Friday, 6 January 2012

Blue Cheese Update #4

Today my wife and I cracked open the blue cheese that I made quite a while ago.  This series of posts describes the process and each update.  It was a bit of a mess when I wrapped it up a few months ago, but it looked quite nice today when I unwrapped it and cut out the first wedge


Kim said, "This cheese is the best blue cheese she has ever tasted!"  Well I can certainly vouch for that.  It was divine.  There was a slight blue marbling throughout, and a little bit of red and white mould on the exterior which added to the flavour.  It was really a cross between a sharp brie and a soft blue.  We demolished half of it for supper because it was just so good.  It went well with a nice bottle of Merlot!

So it just goes to show that even in failure there is always something worth saving!  May I suggest that if you do have a blue cheese disaster, persevere with the remnants.  It will taste like heaven if kept wrapped for a few months in the normal refrigerator.

Has anyone else saved a blue cheese from disaster?

Thursday, 5 January 2012

Raw Milk Food Standards Australia

 As I mentioned yesterday, I did a bit of research on the ASNZ Food Standards website, and there has been a recent ammendment to using raw milk in cheese making.  Here is the regulation.
Standard 4.2.4 - Primary Production and Processing Standard for Dairy Products

16           Processing of dairy products to make cheese and cheese products

Milk or dairy products used to make cheese or cheese products must be processed

(a)          in accordance with subclause 15(1); or
(b)          by being held at a temperature of no less than 62°C for a period of no less than 15 seconds, and the cheese or cheese product stored at a temperature of no less than 2°C for a period of 90 days from the date of processing; or
(c)          such that –

(i)            the curd is heated to a temperature of no less than 48°C; and

(ii)           the cheese or cheese product has a moisture content of less than 36%, after being stored at a temperature of no less than 10°C for a period of no less than 6 months from the date of processing; or

(d)          in accordance with clause 1 of Standard 4.2.4A.

So I have two choices.  Pasteurise the milk, as per the instructions in (b) and then make cheese with it, or follow clause (c).  So that means that I can make Romano, Parmesan, and Gruyere with raw milk as long as I follow these rules.  Luckily all these cheese recipes comply or can be adapted to follow the rules.  With the cheese being at a lower temperature of 10C vice the normal 13C it will take a bit longer to mature anyway and loose a fair bit of moisture.  So will the rest of the cheese in the cheese fridge, but just for the taste it is a sacrifice that I am willing to take!

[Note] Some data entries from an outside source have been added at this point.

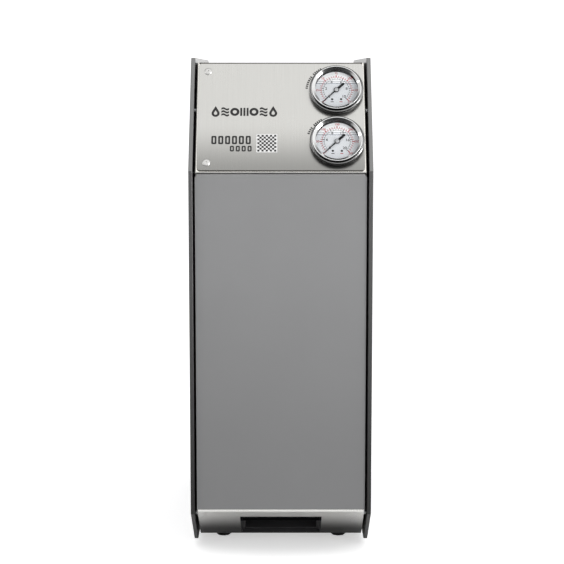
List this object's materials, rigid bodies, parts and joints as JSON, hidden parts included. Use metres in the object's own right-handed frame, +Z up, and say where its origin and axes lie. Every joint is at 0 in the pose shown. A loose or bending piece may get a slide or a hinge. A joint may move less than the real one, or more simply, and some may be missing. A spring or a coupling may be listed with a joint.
{
  "type": "reverse osmosis unit",
  "caption": "Tall narrow reverse osmosis water unit with dark side plates, a tilted gauge face, a top-hinged front door and an open service bay with filters, membranes and a pump.",
  "frame": {"origin": "on the floor plane under the middle of the overall box", "axes": "+X to the right seen from the front, -Y out of the front, +Z up"},
  "size_m": [0.222, 0.484, 0.619],
  "materials": {
    "brushed_steel": "fine brushed stainless sheet",
    "grey_panel": "satin grey paint, faint sheen",
    "graphite": "dark graphite satin coat",
    "black_plastic": "fine moulded grain",
    "black_rubber": "matte rubber",
    "chrome": "polished",
    "zinc": "bright zinc plating",
    "dial_white": "matte white dial print",
    "clear_glass": "clear flat window",
    "pointer_black": "satin black",
    "white_plastic": "moulded satin white",
    "blue_plastic": "moulded satin blue",
    "motor_paint": "sprayed enamel on a casting",
    "brass": "machined brass"
  },
  "bodies": {
    "cabinet": {"left_side_plate": "graphite", "right_side_plate": "graphite", "spacer_left_upper": "zinc", "spacer_right_upper": "zinc", "spacer_left_lower": "zinc", "spacer_right_lower": "zinc", "left_wall": "brushed_steel", "right_wall": "brushed_steel", "base_pan": "brushed_steel", "top_cover": "brushed_steel", "rear_panel": "brushed_steel", "front_left_foot": "black_rubber", "front_right_foot": "black_rubber", "rear_left_foot": "black_rubber", "rear_right_foot": "black_rubber", "control_housing": "brushed_steel", "control_plate": "brushed_steel", "control_screw_lower": "chrome", "control_screw_upper": "chrome", "lower_gauge_case": "chrome", "lower_gauge_bezel": "chrome", "lower_gauge_dial": "dial_white", "lower_gauge_window": "clear_glass", "upper_gauge_case": "chrome", "upper_gauge_bezel": "chrome", "upper_gauge_dial": "dial_white", "upper_gauge_window": "clear_glass", "hinge_rail": "brushed_steel", "hinge_rod": "zinc", "filter_shelf": "brushed_steel", "filter_head_left": "white_plastic", "filter_head_right": "white_plastic", "membrane_left": "white_plastic", "membrane_right": "white_plastic", "membrane_rear": "white_plastic", "membrane_clamp": "brushed_steel", "motor_case": "motor_paint", "pump_body": "brass", "inlet_valve_body": "brass", "inlet_valve_coil": "black_plastic", "reject_valve_body": "brass", "feed_port": "brass", "permeate_port": "brass", "drain_port": "brass", "feed_hose": "blue_plastic", "drain_hose": "black_plastic", "controller_box": "white_plastic", "power_inlet": "black_plastic", "switch_frame": "black_plastic"},
    "door": {"door_skin": "grey_panel", "door_tray": "brushed_steel", "grip_cup": "black_plastic"},
    "upper_pointer": {"upper_gauge_needle": "pointer_black"},
    "lower_pointer": {"lower_gauge_needle": "pointer_black"},
    "pump_rotor": {"motor_rotor": "zinc"},
    "inlet_plunger": {"inlet_valve_plunger": "zinc"},
    "reject_knob": {"reject_valve_knob": "black_plastic"},
    "left_cartridge": {"filter_cartridge_left": "white_plastic"},
    "right_cartridge": {"filter_cartridge_right": "blue_plastic"},
    "power_rocker": {"switch_rocker": "black_plastic"}
  },
  "joints": [
    {"name": "door_hinge", "type": "hinge", "parent": "cabinet", "child": "door", "pos_m": [0, -0.2315, 0.47597], "axis": [-1, 0, 0], "range_deg": [0, 95]},
    {"name": "upper_gauge_pointer", "type": "hinge", "parent": "cabinet", "child": "upper_pointer", "pos_m": [0.068, -0.17843, 0.57708], "axis": [0, 0.8533, -0.5214], "range_deg": [0, 270]},
    {"name": "lower_gauge_pointer", "type": "hinge", "parent": "cabinet", "child": "lower_pointer", "pos_m": [0.068, -0.21577, 0.51598], "axis": [0, 0.8533, -0.5214], "range_deg": [0, 270]},
    {"name": "pump_shaft", "type": "hinge", "parent": "cabinet", "child": "pump_rotor", "pos_m": [0, 0.04, 0.084], "axis": [0, 1, 0], "continuous": true},
    {"name": "inlet_plunger_lift", "type": "slide", "parent": "cabinet", "child": "inlet_plunger", "axis": [0, 0, 1], "range_m": [0, 0.003]},
    {"name": "reject_knob_turn", "type": "hinge", "parent": "cabinet", "child": "reject_knob", "pos_m": [0.058, 0.212, 0.208], "axis": [0, 1, 0], "range_deg": [0, 900]},
    {"name": "left_cartridge_twist", "type": "hinge", "parent": "cabinet", "child": "left_cartridge", "pos_m": [-0.049, -0.172, 0.4], "axis": [0, 0, 1], "range_deg": [0, 60]},
    {"name": "right_cartridge_twist", "type": "hinge", "parent": "cabinet", "child": "right_cartridge", "pos_m": [0.049, -0.172, 0.4], "axis": [0, 0, 1], "range_deg": [0, 60]},
    {"name": "power_rocker_tilt", "type": "hinge", "parent": "cabinet", "child": "power_rocker", "pos_m": [0.014, 0.199, 0.56], "axis": [-1, 0, 0], "range_deg": [0, 20]}
  ]
}
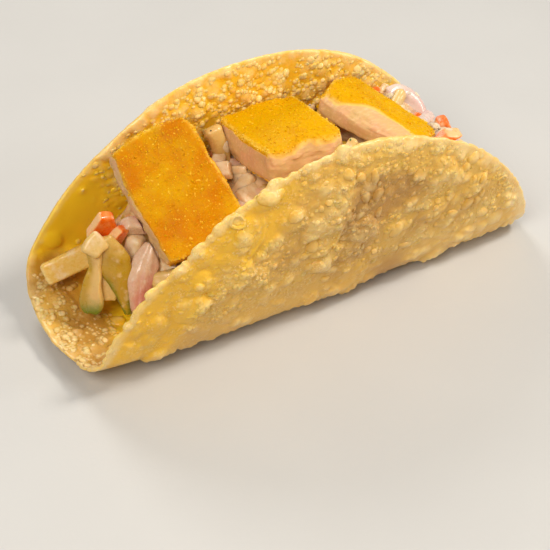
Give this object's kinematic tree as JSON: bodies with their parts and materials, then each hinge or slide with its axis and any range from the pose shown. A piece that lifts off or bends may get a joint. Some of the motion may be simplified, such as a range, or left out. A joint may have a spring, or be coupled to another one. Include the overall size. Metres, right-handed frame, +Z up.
{
  "type": "taco",
  "caption": "Folded crisp taco: a blistered fried tortilla shell filled with dressed chopped salad and slices of breaded chicken.",
  "frame": {"origin": "middle of the overall box in plan, on the surface the taco stands on", "axes": "+X along the fold, +Y towards the back wall, +Z up"},
  "size_m": [0.1512, 0.0609, 0.0622],
  "materials": {
    "fried_shell": "fried tortilla, blistered and faintly oily",
    "dressed_salad": "chopped vegetables wet with creamy dressing",
    "breaded_chicken": "golden crumb crust with pale meat at the cut sides"
  },
  "bodies": {
    "root": {"shell": "fried_shell", "salad": "dressed_salad", "chicken_1": "breaded_chicken", "chicken_2": "breaded_chicken", "chicken_3": "breaded_chicken"}
  },
  "joints": []
}
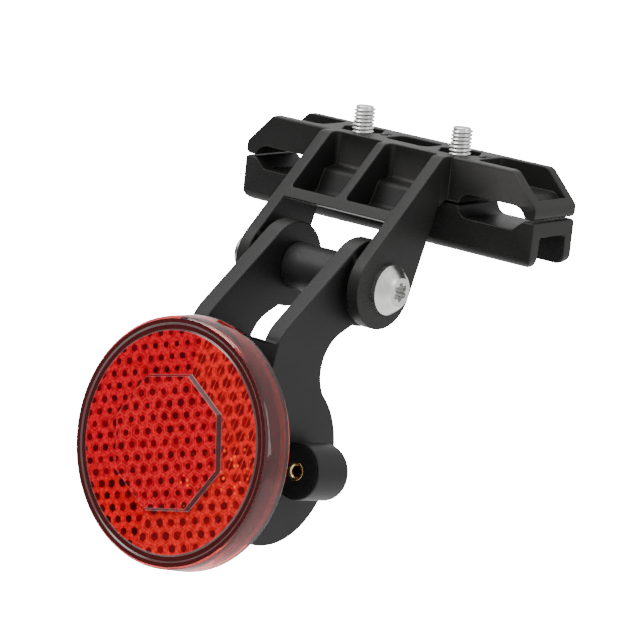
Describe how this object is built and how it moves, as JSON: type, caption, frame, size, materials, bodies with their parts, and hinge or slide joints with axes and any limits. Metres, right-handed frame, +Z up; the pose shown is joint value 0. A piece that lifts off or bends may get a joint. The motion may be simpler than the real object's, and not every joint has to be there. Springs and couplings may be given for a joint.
{
  "type": "bicycle saddle reflector",
  "caption": "Round red reflector on a tilting fork arm with serrated ears, under a two-jaw clamp that grips a saddle's two rails.",
  "frame": {"origin": "centre of the clamp: mid-plane, in the screws' plane, halfway between the closed jaws", "axes": "+X across the bicycle along the jaws, +Y forwards along the saddle's rails, +Z up; the reflector faces -Y"},
  "size_m": [0.1, 0.1001, 0.1136],
  "materials": {
    "cast_black": "fine-textured satin black moulding",
    "sleeve_black": "satin",
    "fastener_steel": "bright zinc plated",
    "insert_brass": "bright, machined",
    "lens_red": "clear red, with moulded prisms behind",
    "plate_grey": "smooth",
    "ring_nylon": "milky"
  },
  "bodies": {
    "clamp": {"upper_clamp": "cast_black", "clamp_nut_left": "fastener_steel", "clamp_nut_right": "fastener_steel", "pivot_bolt": "fastener_steel", "pivot_washer": "fastener_steel", "pivot_nut": "fastener_steel", "pivot_nut_ring": "ring_nylon"},
    "lower_jaw": {"lower_jaw": "cast_black", "clamp_washer_left": "fastener_steel", "clamp_washer_right": "fastener_steel"},
    "screw_left": {"clamp_screw_left": "fastener_steel"},
    "screw_right": {"clamp_screw_right": "fastener_steel"},
    "arm": {"fork_arm": "cast_black", "spacer_sleeve": "sleeve_black", "sleeve_washer": "fastener_steel", "insert_left": "insert_brass", "insert_right": "insert_brass", "reflector_lens": "lens_red", "reflector_back": "plate_grey", "reflector_stud": "fastener_steel", "stud_washer": "fastener_steel", "stud_nut": "fastener_steel", "stud_nut_ring": "ring_nylon"}
  },
  "joints": [
    {"name": "arm_tilt", "type": "hinge", "parent": "clamp", "child": "arm", "pos_m": [0, -0.0306, -0.0217], "axis": [1, 0, 0], "range_deg": [-45, 60]},
    {"name": "jaw_slide", "type": "slide", "parent": "clamp", "child": "lower_jaw", "axis": [0, 0, -1], "range_m": [0, 0.008]},
    {"name": "screw_left_turn", "type": "hinge", "parent": "lower_jaw", "child": "screw_left", "pos_m": [-0.0168, 0, 0], "axis": [0, 0, -1], "range_deg": [0, 2881]},
    {"name": "screw_right_turn", "type": "hinge", "parent": "lower_jaw", "child": "screw_right", "pos_m": [0.0168, 0, 0], "axis": [0, 0, -1], "range_deg": [0, 2881]}
  ],
  "couplings": [
    {"joint": "screw_left_turn", "follows": "jaw_slide", "rad_per_m": 6283.2},
    {"joint": "screw_right_turn", "follows": "jaw_slide", "rad_per_m": 6283.2}
  ]
}
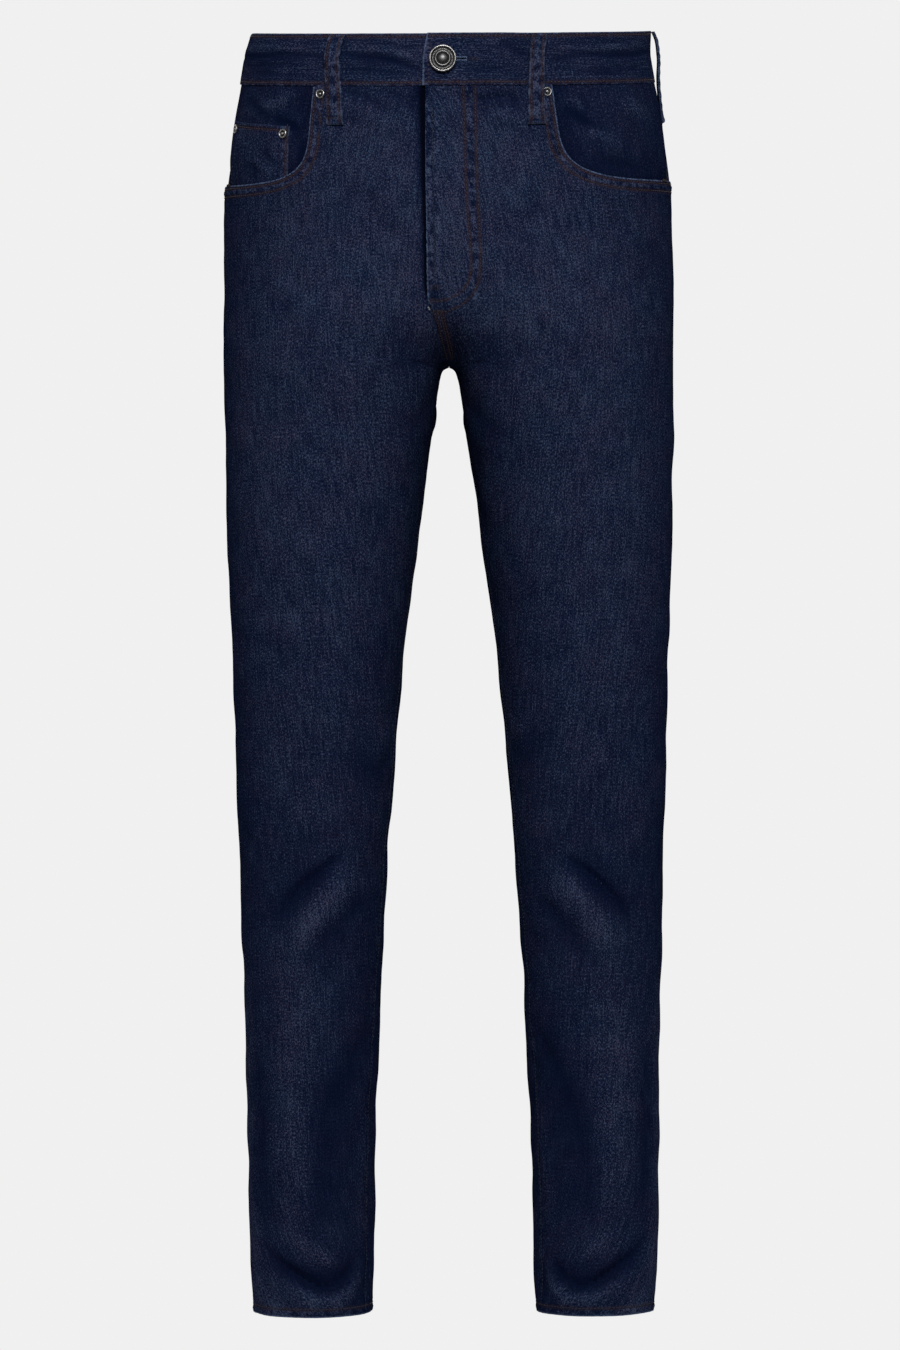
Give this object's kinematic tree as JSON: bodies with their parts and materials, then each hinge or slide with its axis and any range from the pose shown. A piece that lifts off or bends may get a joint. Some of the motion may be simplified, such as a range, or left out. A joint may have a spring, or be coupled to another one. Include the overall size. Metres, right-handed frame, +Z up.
{
  "type": "slim fit jeans",
  "caption": "Slim fit dark denim jeans with scoop front pockets, a coin pocket, patch back pockets, belt loops, a buttoned waistband and a zip fly, held in their worn shape.",
  "frame": {"origin": "centre of the waist opening, halfway up the waistband at the sides", "axes": "+Z up along the body, -Y to the front (the fly), +X to the wearer's left"},
  "size_m": [0.3709, 0.2503, 1.0621],
  "materials": {
    "denim": "dark indigo twill, matt, with brown topstitching",
    "zip_tape": "dark woven tape",
    "pewter": "antique pewter, darkened in its recesses"
  },
  "bodies": {
    "root": {"front_left": "denim", "front_right": "denim", "back_left": "denim", "back_right": "denim", "yoke_left": "denim", "yoke_right": "denim", "pocket_facing_left": "denim", "pocket_facing_right": "denim", "back_pocket_left": "denim", "back_pocket_right": "denim", "coin_pocket": "denim", "waistband": "denim", "belt_loop_front_left": "denim", "belt_loop_front_right": "denim", "belt_loop_side_left": "denim", "belt_loop_side_right": "denim", "belt_loop_back": "denim", "fly_shield": "denim", "zip_tape": "zip_tape", "zip_slider": "pewter", "shank_button": "pewter", "rivet_mouth_right": "pewter", "rivet_mouth_left": "pewter", "rivet_coin_inner": "pewter", "rivet_coin_outer": "pewter"}
  },
  "joints": []
}
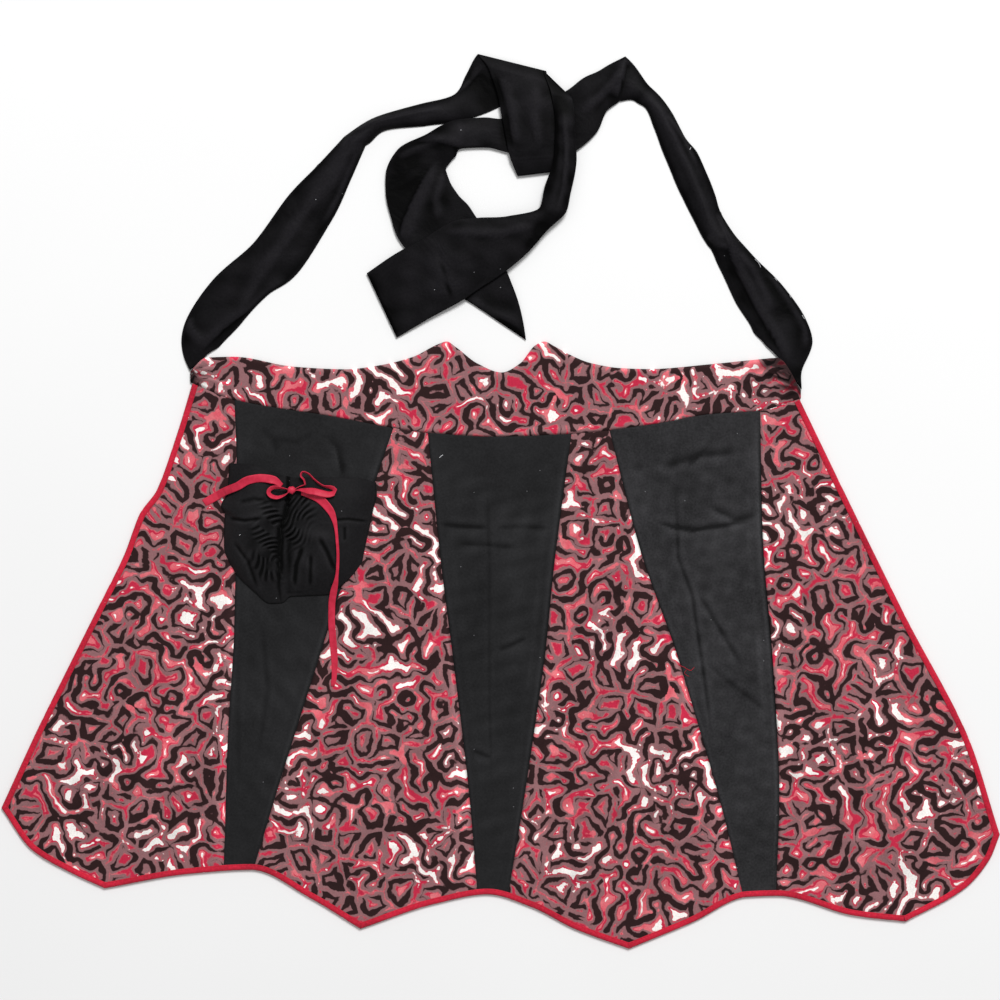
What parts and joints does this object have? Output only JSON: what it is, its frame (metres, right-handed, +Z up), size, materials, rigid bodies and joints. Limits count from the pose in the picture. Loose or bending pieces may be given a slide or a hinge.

Here is to more raw milk cheese making!

Wednesday, 4 January 2012

Romano - Video Tutorial

Finally I have finished processing the Romano video that I took over a month ago.  I follow the recipe that is listed at the post titled "Romano".  In this video, I am using raw milk which was given to me by a friend.  I have done some research regarding food laws here in Australia, and it is quite legal to make Romano, Parmesan and Gruyere with raw milk as long as you follow some guide lines.  More on that in another post though.